If Taiwan Semiconductor proceeds with the German plant, it is likely to focus initially on producing 28-nanometer generation computer chips, catering to the demand for established chip types used in various applications such as automotive electronics. As a result, it may directly support nearly 12% of its revenue. The EU's Chips Act and the support from local and European governments provide a favorable environment for the company's expansion plans, which may give it a competitive advantage over its peers in capturing the long-term structural growth of the industry.
However, Taiwan Semiconductor must carefully navigate its expansion's potential challenges and implications. Any act of war, including the destruction of its facilities, would have severe economic consequences and impact global supply chains.

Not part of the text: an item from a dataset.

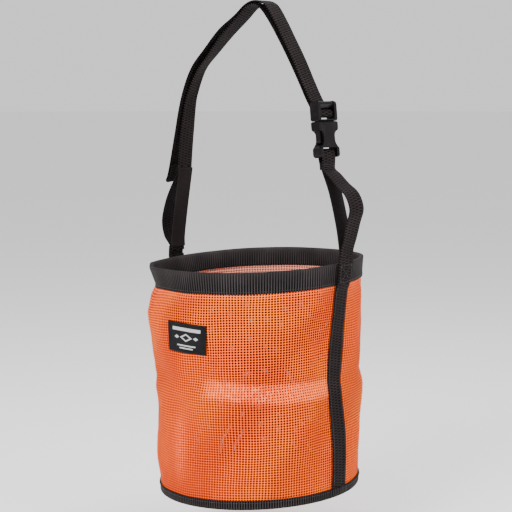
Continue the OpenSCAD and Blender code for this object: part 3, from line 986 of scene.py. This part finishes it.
lean_low = wall_r(RIM_Z) - wall_r(RIM_Z - BAND_H)
rim_seam_z = RIM_Z - BAND_H + SEAM_IN
base_seam_z = BASE_Z + BASE_BAND_H - 2.4 * MM
rim_seam_r = RIM_R - lean_low + 0.1 * MM
base_seam_r = wall_r(BASE_Z + BASE_BAND_H) + WEB_T + 0.1 * MM
bag_runs = [hoop(rim_seam_r, rim_seam_z, 6.5, 173.5), hoop(rim_seam_r, rim_seam_z, 186.5, 353.5),
            hoop(RIM_R - lean_low - 2 * WEB_T - MESH_T - 0.9 * MM, rim_seam_z, out=-1),
            hoop(base_seam_r, base_seam_z, 8.5, 171.5), hoop(base_seam_r, base_seam_z, 188.5, 351.5)]
for side in (1, -1):
    line = side_line(side)
    stop = int(np.argmax(line[:, 1] > RIM_Z - BAND_H - 3 * MM))
    begin = int(np.argmax(line[:, 1] > BASE_Z + BASE_BAND_H + 2 * MM))
    for v in (-WEB_W / 2 + STRAP_SEAM_IN, WEB_W / 2 - STRAP_SEAM_IN):
        points, out = on_line(line, v, -side * (WEB_T / 2 + 0.02 * MM), begin, stop)
        bag_runs.append((points, out, True))
    bag_runs += box_tack(side * (STUB_X - 0.3 * MM + WEB_T / 2), rim_seam_z, RIM_Z - 3 * MM,
                         WEB_W / 2 - SEAM_IN, side)
stitches("bag_threads", bag_runs, "bag")

# around the label
label_runs = []
half_h = label_size[1] / 2 - LABEL_SEAM_IN
half_a = (label_size[0] / 2 - LABEL_SEAM_IN) / wall_r(label_mid)
corners = [(-half_a, -half_h), (half_a, -half_h), (half_a, half_h), (-half_a, half_h), (-half_a, -half_h)]
for (a0, h0), (a1, h1) in zip(corners[:-1], corners[1:]):
    t = np.linspace(0, 1, 40)
    a, z = a0 + (a1 - a0) * t - math.pi / 2, label_mid + h0 + (h1 - h0) * t
    bulge = 0.5 * MM * np.cos((z - label_mid) / label_size[1] * math.pi)
    points = on_label(a, wall_r(z) + 0.95 * MM + bulge, z)
    label_runs.append((points, np.stack([np.cos(a), np.sin(a), 0 * a], 1), True))
stitches("label_threads", label_runs, "bag", pitch=2.4 * MM, thick=0.35 * MM)


def bar_tack(centre, direction, out, half, lift_by):
    """A row of stitches across a webbing that runs in the direction given."""
    d = np.array(direction) / np.linalg.norm(direction)
    n = np.array([-d[1], d[0]]) * out
    p = np.array(centre) + n * lift_by
    points = np.stack([np.full(8, p[0]), np.linspace(-half, half, 8), np.full(8, p[1])], 1)
    return points, np.tile([n[0], 0.0, n[1]], (8, 1)), False


TACK = {"pitch": 2.2 * MM, "thick": 0.45 * MM}
seam_dir = on_buckle(0, 1) - on_buckle(0, 0)
head_runs = [bar_tack(on_buckle(n, w), seam_dir, out, WEB_W / 2 - TACK_IN, WEB_T / 2)
             for out, n in ((-1, 1.75), (1, -1.75)) for w in (-12.5, -10.2, -7.9)]
far_dir = load_line[4] - load_line[0]
for k in range(4):
    centre = load_line[1] + (load_line[4] - load_line[1]) * k / 3
    head_runs.append(bar_tack(centre, far_dir, 1, WEB_W / 2 - TACK_IN, WEB_T / 2 + 0.05 * MM))
stitches("head_strap_threads", head_runs, "head_strap", **TACK)

tail_runs = []
for k in range(3):
    index = int(np.searchsorted(lengths(tail_line), (5 + 6.5 * k) * MM))
    direction = tail_line[index + 1] - tail_line[index - 1]
    tail_runs.append(bar_tack(tail_line[index], direction, 1, WEB_W / 2 - STRAP_SEAM_IN,
                              WEB_T / 2 + 0.15 * MM))
stitches("tail_threads", tail_runs, "loose_tail", **TACK)


# ---- Buckle ----

for node in ("buckle_female", "buckle_male", "prong_front", "prong_rear"):
    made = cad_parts[node]
    made.data.materials.clear()
    made.data.materials.append(plastic_look)


# ---- Studio ----

FLOOR_GAP = 70 * MM                      # under the hanging bag
FLOOR_R = 40
bpy.ops.mesh.primitive_circle_add(vertices=96, radius=FLOOR_R, fill_type="NGON",
                                  location=(0, 0, BASE_Z - FLOOR_GAP))
floor = bpy.context.object
floor.name = "floor"
floor_look = bpy.data.materials.new("pale_floor")
floor_look.use_nodes = True
paint = floor_look.node_tree.nodes["Principled BSDF"]
paint.inputs["Base Color"].default_value = (0.92, 0.92, 0.92, 1)
paint.inputs["Roughness"].default_value = 0.9
floor.data.materials.append(floor_look)

world = bpy.data.worlds.new("studio")
world.use_nodes = True
sky = world.node_tree.nodes["Background"]
sky.inputs["Color"].default_value = (1.0, 1.0, 1.0, 1)
sky.inputs["Strength"].default_value = 1.0
bpy.context.scene.world = world

AZIMUTH = math.radians(39)
RIGHT = Vector((math.cos(AZIMUTH), math.sin(AZIMUTH), 0))
TOWARDS = Vector((math.sin(AZIMUTH), -math.cos(AZIMUTH), 0))
MIDDLE = Vector((0, 0, -0.35))           # where the lamps aim


def lamp(name, place, size, power):
    """A square lamp at a place beside MIDDLE."""
    data = bpy.data.lights.new(name, "AREA")
    data.size = size
    data.energy = power
    made = bpy.data.objects.new(name, data)
    made.location = MIDDLE + place
    made.rotation_euler = (MIDDLE - made.location).to_track_quat("-Z", "Y").to_euler()
    bpy.context.scene.collection.objects.link(made)


lamp("key", TOWARDS * 1.6 - RIGHT * 1.1 + Vector((0, 0, 0.8)), 1.0, 66)
lamp("fill", TOWARDS * 1.0 + RIGHT * 1.7 + Vector((0, 0, 0.2)), 1.4, 38)
lamp("top", Vector((0.1, 0.4, 1.5)), 1.2, 25)

CAMERA_AWAY, CAMERA_UP = 1.75, 200 * MM  # from the bag's axis, and above the rim
camera_data = bpy.data.cameras.new("camera")
camera_data.sensor_width = 36
camera_data.lens = 102.66
camera_data.shift_x = -0.00414
camera = bpy.data.objects.new("camera", camera_data)
camera.location = TOWARDS * CAMERA_AWAY + Vector((0, 0, RIM_Z + CAMERA_UP))
aim = Vector((0, 0, RIM_Z + 3.55 * MM))
camera.rotation_euler = (aim - camera.location).to_track_quat("-Z", "Y").to_euler()
bpy.context.scene.collection.objects.link(camera)
bpy.context.scene.camera = camera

Source: First-quarter earnings presentation
Warren Buffett (Trades, Portfolio)'s Berkshire Hathaway (BRK.A, Financial)(BRK.B, Financial) recently exited its Taiwan Semiconductor investment completely, which has raised questions about the company's prospects, particularly amid geopolitical tensions and a slump in the semiconductor industry.

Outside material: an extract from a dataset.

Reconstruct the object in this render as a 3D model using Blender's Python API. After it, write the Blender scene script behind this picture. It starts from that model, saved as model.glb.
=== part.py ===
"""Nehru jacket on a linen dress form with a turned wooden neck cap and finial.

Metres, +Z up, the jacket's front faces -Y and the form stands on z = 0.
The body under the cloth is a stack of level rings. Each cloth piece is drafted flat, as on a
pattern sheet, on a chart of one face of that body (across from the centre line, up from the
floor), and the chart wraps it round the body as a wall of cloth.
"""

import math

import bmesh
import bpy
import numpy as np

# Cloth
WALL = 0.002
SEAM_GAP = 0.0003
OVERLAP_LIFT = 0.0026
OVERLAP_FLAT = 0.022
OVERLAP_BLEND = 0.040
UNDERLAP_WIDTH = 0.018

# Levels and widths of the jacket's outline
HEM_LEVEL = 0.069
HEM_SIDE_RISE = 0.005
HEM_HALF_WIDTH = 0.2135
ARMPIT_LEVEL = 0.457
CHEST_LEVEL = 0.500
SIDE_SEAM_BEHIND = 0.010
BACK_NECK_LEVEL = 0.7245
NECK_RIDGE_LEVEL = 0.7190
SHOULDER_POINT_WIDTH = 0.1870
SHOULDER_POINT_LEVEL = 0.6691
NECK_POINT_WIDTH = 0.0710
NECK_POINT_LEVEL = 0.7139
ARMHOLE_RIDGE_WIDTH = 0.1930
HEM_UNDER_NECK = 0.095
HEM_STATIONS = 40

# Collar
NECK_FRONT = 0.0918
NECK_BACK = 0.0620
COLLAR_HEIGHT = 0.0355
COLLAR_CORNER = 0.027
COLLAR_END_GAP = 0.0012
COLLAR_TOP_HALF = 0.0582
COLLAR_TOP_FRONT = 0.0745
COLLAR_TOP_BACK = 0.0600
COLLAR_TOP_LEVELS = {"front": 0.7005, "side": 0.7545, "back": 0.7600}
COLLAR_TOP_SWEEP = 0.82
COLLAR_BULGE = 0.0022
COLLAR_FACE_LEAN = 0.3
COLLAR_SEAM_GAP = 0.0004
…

One of the main reasons cited by Buffett for selling the stake is the concern over geopolitical tensions, particularly between China and Taiwan. China claims sovereignty over Taiwan and is willing to use force if the country declares independence. The potential for escalation in this conflict poses a significant risk to Taiwan Semiconductor's operations and supply chain given its location.

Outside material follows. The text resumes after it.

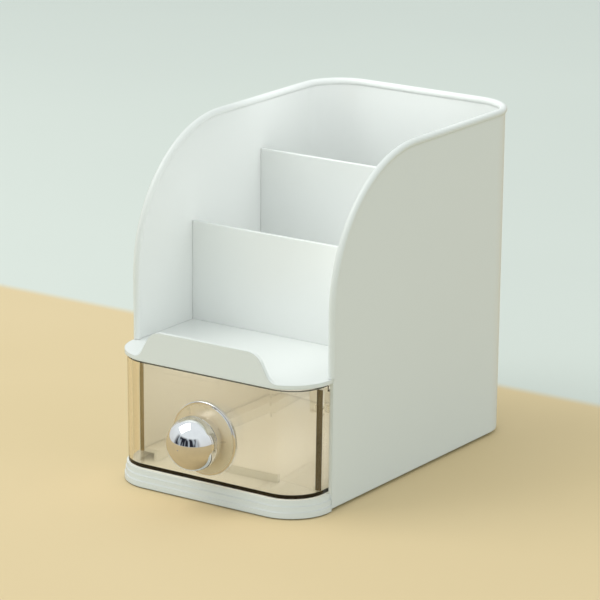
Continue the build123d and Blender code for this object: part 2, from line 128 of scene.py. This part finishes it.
# ---------------------------------------------------------------- materials
def gloss_plastic(name, low, high, edge_radius=0.0007):
    """Injection-moulded plastic: faint mottling, satin gloss and a fine orange-peel skin."""
    material, tree, shader, output = new_material(name)
    tree.links.new(ramp(tree, noise(tree, 6, 1), low, high), shader.inputs["Base Color"])
    tree.links.new(spread(tree, noise(tree, 5, 0), 0.275, 0.30), shader.inputs["Roughness"])
    shader.inputs["IOR"].default_value = 1.52
    shader.inputs["Coat Weight"].default_value = 0.12
    shader.inputs["Coat Roughness"].default_value = 0.12
    relief(tree, shader, noise(tree, 1100, 1), 0.0000012, edge_radius)
    return material


def clear_plastic(name):
    """Clear polished plastic with a champagne tint that deepens with the length of the path."""
    material, tree, shader, output = new_material(name)
    shader.inputs["Transmission Weight"].default_value = 1.0
    shader.inputs["IOR"].default_value = 1.49
    tint = ramp(tree, noise(tree, 14, 2), (0.98, 0.965, 0.94), (0.99, 0.975, 0.95))
    tree.links.new(tint, shader.inputs["Base Color"])
    tree.links.new(spread(tree, noise(tree, 40, 3), 0.0, 0.03), shader.inputs["Roughness"])
    relief(tree, shader, noise(tree, 55, 2), 0.00002, 0.0, 0.5)
    # Light from the lamps and from matt walls passes straight through, a little tinted
    passing = tree.nodes.new("ShaderNodeBsdfTransparent")
    passing.inputs["Color"].default_value = (0.985, 0.975, 0.95, 1)
    rays = tree.nodes.new("ShaderNodeLightPath").outputs
    mix = tree.nodes.new("ShaderNodeMixShader")
    straight = math(tree, "MAXIMUM", rays["Is Shadow Ray"], rays["Is Diffuse Ray"])
    tree.links.new(straight, mix.inputs["Fac"])
    tree.links.new(shader.outputs["BSDF"], mix.inputs[1])
    tree.links.new(passing.outputs["BSDF"], mix.inputs[2])
    tree.links.new(mix.outputs["Shader"], output.inputs["Surface"])
    absorb = tree.nodes.new("ShaderNodeVolumeAbsorption")
    absorb.inputs["Color"].default_value = (0.80, 0.62, 0.20, 1)
    absorb.inputs["Density"].default_value = 45.0
    tree.links.new(absorb.outputs["Volume"], output.inputs["Volume"])
    return material


def metal(name, low, high, rough_low, rough_high, stretch=(1, 1, 1)):
    """Metal with fine polishing or turning marks."""
    material, tree, shader, output = new_material(name)
    shader.inputs["Metallic"].default_value = 1.0
    marks = noise(tree, 300, 4, stretch)
    tree.links.new(ramp(tree, marks, low, high), shader.inputs["Base Color"])
    tree.links.new(spread(tree, marks, rough_low, rough_high), shader.inputs["Roughness"])
    relief(tree, shader, marks, 0.000002, 0.00015)
    return material


def enamel(name, low, high):
    """Enamel with a soft pearl mottling."""
    material, tree, shader, output = new_material(name)
    pearl = noise(tree, 160, 5)
    tree.links.new(ramp(tree, pearl, low, high), shader.inputs["Base Color"])
    tree.links.new(spread(tree, pearl, 0.26, 0.38), shader.inputs["Roughness"])
    shader.inputs["Metallic"].default_value = 0.1
    shader.inputs["Coat Weight"].default_value = 0.5
    shader.inputs["Coat Roughness"].default_value = 0.08
    relief(tree, shader, noise(tree, 900, 2), 0.000006)
    return material


def rubber(name, low, high):
    """Soft matt rubber."""
    material, tree, shader, output = new_material(name)
    grain = noise(tree, 500, 4)
    tree.links.new(ramp(tree, grain, low, high), shader.inputs["Base Color"])
    tree.links.new(spread(tree, grain, 0.5, 0.7), shader.inputs["Roughness"])
    relief(tree, shader, grain, 0.00004)
    return material


def smoked_with_painted_shade(name, low, high):
    """Tinted plastic seen along its length, polished: dark brown to near black, partly its tint and
    partly painted shade.
    """
    material, tree, shader, output = new_material(name)
    depth = noise(tree, 260, 3, (1, 1, 0.15))
    tree.links.new(ramp(tree, depth, low, high), shader.inputs["Base Color"])
    tree.links.new(spread(tree, depth, 0.08, 0.16), shader.inputs["Roughness"])
    relief(tree, shader, depth, 0.00001)
    return material


white = gloss_plastic("white_moulding", (0.862, 0.878, 0.865), (0.868, 0.884, 0.872))
clear = clear_plastic("champagne_clear")
chrome = metal("mirror_chrome", (0.84, 0.84, 0.86), (0.9, 0.9, 0.91), 0.02, 0.05)
steel = metal("plain_steel", (0.48, 0.49, 0.5), (0.6, 0.61, 0.62), 0.25, 0.42, (1, 1, 8))
champagne = enamel("champagne_enamel", (0.80, 0.66, 0.45), (0.86, 0.72, 0.51))
soft = rubber("soft_rubber", (0.56, 0.57, 0.56), (0.64, 0.65, 0.64))
# Bars at the drawer's corners: the far one's dark brown is partly the tint seen along the wall and
# partly painted shade, the near one's near black is painted shade of the gap and of the dark things
# seen through the corner
edge_far_painted_shade = smoked_with_painted_shade("plastic_edge_far", (0.20, 0.14, 0.06), (0.30, 0.22, 0.10))
edge_near_painted_shade = smoked_with_painted_shade("plastic_edge_near", (0.015, 0.009, 0.003), (0.07, 0.045, 0.014))

FINISHES = {
    "outer_shell": white,
    "deck_tray": white,
    "front_divider": white,
    "rear_divider": white,
    "base_plate": white,
    "base_screws": steel,
    "rubber_feet": soft,
    "drawer_box": clear,
    "knob_ball": chrome,
    "knob_rosette": chrome,
    "knob_inlay": champagne,
    "knob_washer": soft,
    "knob_screw": steel,
}
for name, material in FINISHES.items():
    mesh = nodes[name].data
    mesh.materials.clear()
    mesh.materials.append(material)


# ---------------------------------------------------------------- drawer's wall edges, painted dark as shade
def new_piece(name, points, faces, material):
    """A mesh object of these points and faces."""
    mesh = bpy.data.meshes.new(name)
    mesh.from_pydata(points, [], faces)
    mesh.materials.append(material)
    piece = bpy.data.objects.new(name, mesh)
    bpy.context.scene.collection.objects.link(piece)
    return piece


# The front of each side wall is seen edge-on through the drawer's rounded corner, as a dark line;
# each bar's darkness is partly the tint and partly painted shade of the gap beside it.
EDGE_FRONT_Y = -0.065
EDGE_DEPTH = 0.0008
EDGE_CHAMFER = 0.0003
EDGE_BOTTOM, EDGE_TOP = 0.0105, 0.0600
EDGE_STEPS = 12
WALL_INSIDE_BOTTOM, WALL_INSIDE_TOP = 0.05188, 0.0523  # from the middle, at those heights
INTO_WALL = 0.0001


def wall_edge(name, sign, width, material):
    """Upright bar with two chamfered front edges that leans with the drawer's side wall."""
    rings = []
    for step in range(EDGE_STEPS + 1):
        part = step / EDGE_STEPS
        z = EDGE_BOTTOM + (EDGE_TOP - EDGE_BOTTOM) * part
        inside = WALL_INSIDE_BOTTOM + (WALL_INSIDE_TOP - WALL_INSIDE_BOTTOM) * part
        outer = inside + INTO_WALL
        inner = outer - width
        corners = (
            (inner, EDGE_DEPTH),
            (inner, EDGE_CHAMFER),
            (inner + EDGE_CHAMFER, 0),
            (outer - EDGE_CHAMFER, 0),
            (outer, EDGE_CHAMFER),
            (outer, EDGE_DEPTH),
        )
        rings.append([(sign * x, EDGE_FRONT_Y + y, z) for x, y in corners])
    wide = len(rings[0])
    faces = [
        (low + j, low + (j + 1) % wide, low + wide + (j + 1) % wide, low + wide + j)
        for low in range(0, EDGE_STEPS * wide, wide)
        for j in range(wide)
    ]
    faces.append(tuple(range(wide))[::-1])
    faces.append(tuple(range(EDGE_STEPS * wide, (EDGE_STEPS + 1) * wide)))
    if sign < 0:
        faces = [face[::-1] for face in faces]  # so that they still face outwards
    return new_piece(name, [point for ring in rings for point in ring], faces, material)


for side, sign, width, material in (("left", -1, 0.0018, edge_far_painted_shade), ("right", 1, 0.0026, edge_near_painted_shade)):
    edge = wall_edge("drawer_wall_edge_" + side, sign, width, material)
    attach(edge, "drawer")


# ---------------------------------------------------------------- floor
def two_tone(name, line_y, half_blend):
    """Matt pale floor whose colour changes softly across a line at line_y."""
    material, tree, shader, output = new_material(name)
    split = tree.nodes.new("ShaderNodeSeparateXYZ")
    tree.links.new(texture_coords(tree, "Object"), split.inputs[0])
    across = tree.nodes.new("ShaderNodeMapRange")
    across.interpolation_type = "SMOOTHSTEP"
    across.inputs["From Min"].default_value = line_y - half_blend
    across.inputs["From Max"].default_value = line_y + half_blend
    tree.links.new(split.outputs["Y"], across.inputs["Value"])
    near = ramp(tree, noise(tree, 3, 3), (0.78, 0.61, 0.355), (0.82, 0.645, 0.39))
    far = ramp(tree, noise(tree, 1.5, 3), (0.72, 0.76, 0.72), (0.76, 0.80, 0.755))
    seen_colour = blend_colours(tree, across.outputs["Result"], near, far)
    # Matt walls get the floor's light with little of its colour, as from a whole pale room
    rays = tree.nodes.new("ShaderNodeLightPath").outputs
    bounced = blend_colours(tree, rays["Is Diffuse Ray"], seen_colour, (0.60, 0.59, 0.46))
    # and polished metal shows a deeper honey, as from the far side of a wooden table
    outside = math(tree, "LESS_THAN", rays["Transmission Depth"], 0.5)
    mirrored = math(tree, "MULTIPLY", rays["Is Glossy Ray"], outside)
    colour = blend_colours(tree, mirrored, bounced, (0.58, 0.43, 0.23))
    tree.links.new(colour, shader.inputs["Base Color"])
    shader.inputs["Roughness"].default_value = 0.75
    shader.inputs["Specular IOR Level"].default_value = 0.2
    return material


# Honey-coloured round the object, and pale grey-green beyond a line behind it
FLOOR_HALF = 5
floor = new_piece(
    "floor",
    [(x * FLOOR_HALF, y * FLOOR_HALF, 0.0) for x, y in ((-1, -1), (1, -1), (1, 1), (-1, 1))],
    [(0, 1, 2, 3)],
    two_tone("pale_floor", 0.157, 0.006),
)

# ---------------------------------------------------------------- light
world = bpy.data.worlds.new("studio")
bpy.context.scene.world = world
world.use_nodes = True
room = world.node_tree
room.nodes.clear()


def background(strength):
    """A background shader."""
    node = room.nodes.new("ShaderNodeBackground")
    node.inputs["Strength"].default_value = strength
    return node


world_out = room.nodes.new("ShaderNodeOutputWorld")
shine = background(0.81)  # what lights matt surfaces
shine.inputs["Color"].default_value = (0.925, 0.99, 0.97, 1)
seen = background(1.0)  # what the camera, mirrors and clear plastic see
rays = room.nodes.new("ShaderNodeLightPath").outputs
looked_at = math(room, "MAXIMUM", rays["Is Camera Ray"], rays["Is Glossy Ray"])
looked_at = math(room, "MAXIMUM", looked_at, rays["Is Transmission Ray"])
either = room.nodes.new("ShaderNodeMixShader")
room.links.new(looked_at, either.inputs["Fac"])
room.links.new(shine.outputs[0], either.inputs[1])
room.links.new(seen.outputs[0], either.inputs[2])
room.links.new(either.outputs[0], world_out.inputs["Surface"])

# Pale all round, with a dark band of room low in front for metal to show, and uprights of
# lighter and darker things in the band
direction = room.nodes.new("ShaderNodeSeparateXYZ")
room.links.new(texture_coords(room, "Generated"), direction.inputs[0])
band = room.nodes.new("ShaderNodeValToRGB")
band.color_ramp.interpolation = "EASE"
for height, shade in ((0.0, 1.0), (0.02, 0.0), (0.46, 0.0), (0.60, 1.0)):
    stop = band.color_ramp.elements.new(height)
    stop.color = (shade, shade, shade, 1)
band.color_ramp.elements.remove(band.color_ramp.elements[0])
band.color_ramp.elements.remove(band.color_ramp.elements[-1])
room.links.new(direction.outputs["Z"], band.inputs["Fac"])
beside = spread(room, direction.outputs["Y"], 0.0, 1.0, -0.72, -0.45)
pale = math(room, "MAXIMUM", band.outputs["Color"], beside)
pale = math(room, "MAXIMUM", pale, math(room, "SUBTRACT", 1.0, rays["Is Glossy Ray"]))
uprights = noise(room, 1.0, 0.0, (5, 5, 0.15), "Generated")
dark = ramp(room, uprights, (0.02, 0.022, 0.03), (0.42, 0.47, 0.50), 0.48, 0.62)
sky = ramp(room, direction.outputs["Z"], (0.70, 0.72, 0.70), (0.82, 0.87, 0.88), 0.0, 0.6)
room.links.new(blend_colours(room, pale, dark, sky), seen.inputs["Color"])


def area_light(name, place, target, size, power, colour=(1, 1, 1)):
    """Soft box at a place, facing a target."""
    data = bpy.data.lights.new(name, "AREA")
    data.shape = "RECTANGLE"
    data.size, data.size_y = size
    data.energy = power
    data.color = colour
    lamp = bpy.data.objects.new(name, data)
    bpy.context.scene.collection.objects.link(lamp)
    lamp.location = place
    lamp.rotation_euler = (Vector(target) - Vector(place)).to_track_quat("-Z", "Y").to_euler()
    return lamp


area_light("key", (-0.75, -0.5, 1.5), (0.0, 0.0, 0.07), (1.1, 1.1), 8.4, (0.98, 1.0, 0.96))

# The white walls of the real thing let light through, which fills the space round the drawer
# and the open compartments
for hidden in (
    area_light("inside", (-0.013, 0.005, 0.0618), (-0.013, 0.005, 0.0), (0.066, 0.15), 0.04),
    area_light("to_left_wall", (0.048, -0.015, 0.118), (-0.05, -0.015, 0.118), (0.12, 0.06), 0.02),
    area_light("to_back_wall", (0.0, 0.05, 0.195), (0.0, 0.1, 0.105), (0.09, 0.05), 0.018),
    area_light("inside_to_left", (0.049, 0.0, 0.036), (-0.05, 0.0, 0.036), (0.14, 0.036), 0.02),
):
    hidden.visible_camera = hidden.visible_glossy = hidden.visible_transmission = False

# ---------------------------------------------------------------- camera
AZIMUTH, ELEVATION, ROLL = radians(34.07), radians(15.74), radians(0.50)
DISTANCE = 1.6783
TARGET = Vector((-0.01444, 0.01627, 0.07345))
FOCAL_PIXELS = 3433.5
IMAGE_WIDTH = 600

back = Vector(
    (sin(AZIMUTH) * cos(ELEVATION), -cos(AZIMUTH) * cos(ELEVATION), sin(ELEVATION))
)
level = (-back).cross(Vector((0, 0, 1))).normalized()
upright = level.cross(-back)
right = cos(ROLL) * level + sin(ROLL) * upright
up = -sin(ROLL) * level + cos(ROLL) * upright
lens = bpy.data.cameras.new("camera")
lens.sensor_width = 36.0
lens.lens = FOCAL_PIXELS * lens.sensor_width / IMAGE_WIDTH
lens.clip_start, lens.clip_end = 0.05, 50.0
camera = bpy.data.objects.new("camera", lens)
bpy.context.scene.collection.objects.link(camera)
camera.matrix_world = Matrix.Translation(TARGET + back * DISTANCE) @ Matrix(
    (right, up, back)
).transposed().to_4x4()
bpy.context.scene.camera = camera
bpy.context.scene.view_settings.view_transform = "Standard"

Another factor is the semiconductor industry faces challenges, including a slump in demand for consumer electronics. Taiwan Semiconductor has forecasted a drop in revenue for the current quarter and a decrease in sales for the whole year. The weak global electronics demand, inventory glut and geopolitical risks have dampened investor sentiment toward the industry. Taiwan Semiconductor's ability to navigate these challenges, adapt to changing market dynamics and maintain its competitive edge will be crucial for its future performance.
Despite the concerns raised by Buffett's exit, other prominent institutional investors, like BlackRock, Tiger Global and Coatue, have added to their holdings. This suggests that smart money still sees potential value in the company. Furthermore, Taiwan Semiconductor has been actively investing in expanding its fabrication capacity in the U.S. and Japan to address concerns about overreliance on Taiwan and cater to global customers' demands. These investments position it to capture opportunities in emerging technologies and strengthen its market position.
Overall, Taiwan Semiconductor's reputation as a technological leader in chip manufacturing remains intact despite Buffett's recent divestment.
In conclusion, the key growth drivers are Taiwan Semiconductor's focus on advancing beyond-3nm technology, 3D SoC integration and advanced packaging. The introduction of N3P and N3X processes and the development of 2nm technology highlight the company's commitment to innovation and meeting customer demands.
The company's efforts to diversify manufacturing outside Taiwan, with expansion in the U.S. and a potential investment in Germany, help mitigate geopolitical risks. While Buffett's exit may be cause for concern, other institutional investors have shown confidence in the stock. Lastly, ongoing investments in fabrication capacity and Taiwan Semiconductor's reputation as a technological leader position it well for sustainable value growth over the long term.